====== Given material

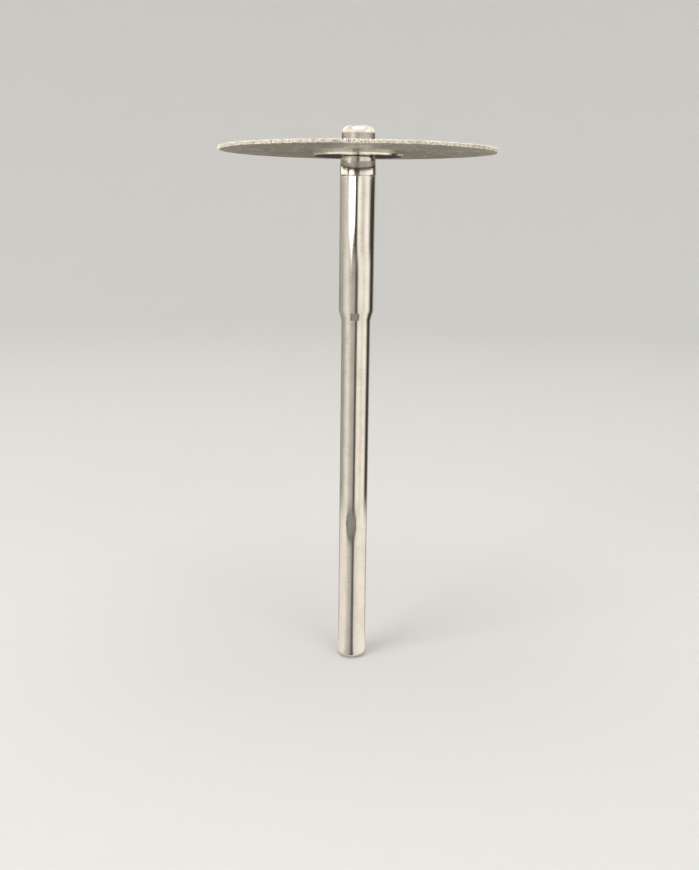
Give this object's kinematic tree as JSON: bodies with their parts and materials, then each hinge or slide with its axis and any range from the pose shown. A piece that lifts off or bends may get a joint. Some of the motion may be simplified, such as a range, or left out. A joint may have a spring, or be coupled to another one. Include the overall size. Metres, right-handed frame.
{
  "type": "dental diamond disc",
  "caption": "Thin diamond-coated cutting disc, held between a washer and a small cap on a stepped steel mandrel that fits a straight handpiece.",
  "frame": {"origin": "centre of the shank's end face, on the axis of rotation", "axes": "+Z along the axis of rotation, from the end of the shank to the cap. Every piece is a body of revolution about Z, so X and Y are free"},
  "size_m": [0.022, 0.022, 0.0445],
  "materials": {
    "polished_steel": "turned and polished bright, with fine turning marks",
    "washer_steel": "stamped sheet steel, satin, bright bevelled edge",
    "diamond_coat": "diamond grit in a plated nickel bond, matt and sparkling, warm grey",
    "cap_steel": "satin steel, slightly tarnished"
  },
  "bodies": {
    "root": {"mandrel": "polished_steel", "backing_flange": "washer_steel", "diamond_disc": "diamond_coat", "retaining_cap": "cap_steel"}
  },
  "joints": []
}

============

**What to do**: Quote each line of the data above exactly as written.

**Full response**:
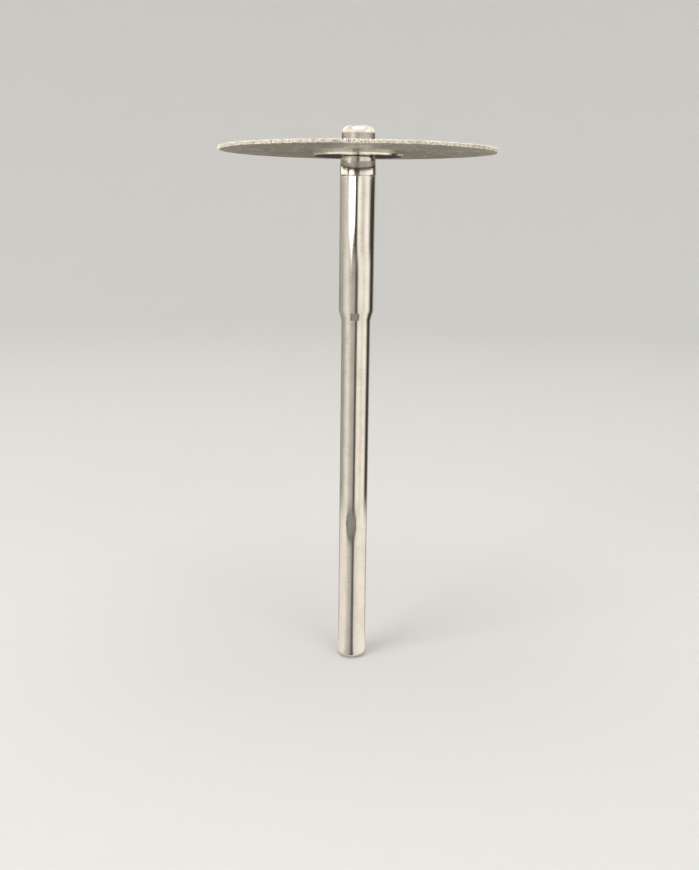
Give this object's kinematic tree as JSON: bodies with their parts and materials, then each hinge or slide with its axis and any range from the pose shown. A piece that lifts off or bends may get a joint. Some of the motion may be simplified, such as a range, or left out. A joint may have a spring, or be coupled to another one. Include the overall size. Metres, right-handed frame.
{
  "type": "dental diamond disc",
  "caption": "Thin diamond-coated cutting disc, held between a washer and a small cap on a stepped steel mandrel that fits a straight handpiece.",
  "frame": {"origin": "centre of the shank's end face, on the axis of rotation", "axes": "+Z along the axis of rotation, from the end of the shank to the cap. Every piece is a body of revolution about Z, so X and Y are free"},
  "size_m": [0.022, 0.022, 0.0445],
  "materials": {
    "polished_steel": "turned and polished bright, with fine turning marks",
    "washer_steel": "stamped sheet steel, satin, bright bevelled edge",
    "diamond_coat": "diamond grit in a plated nickel bond, matt and sparkling, warm grey",
    "cap_steel": "satin steel, slightly tarnished"
  },
  "bodies": {
    "root": {"mandrel": "polished_steel", "backing_flange": "washer_steel", "diamond_disc": "diamond_coat", "retaining_cap": "cap_steel"}
  },
  "joints": []
}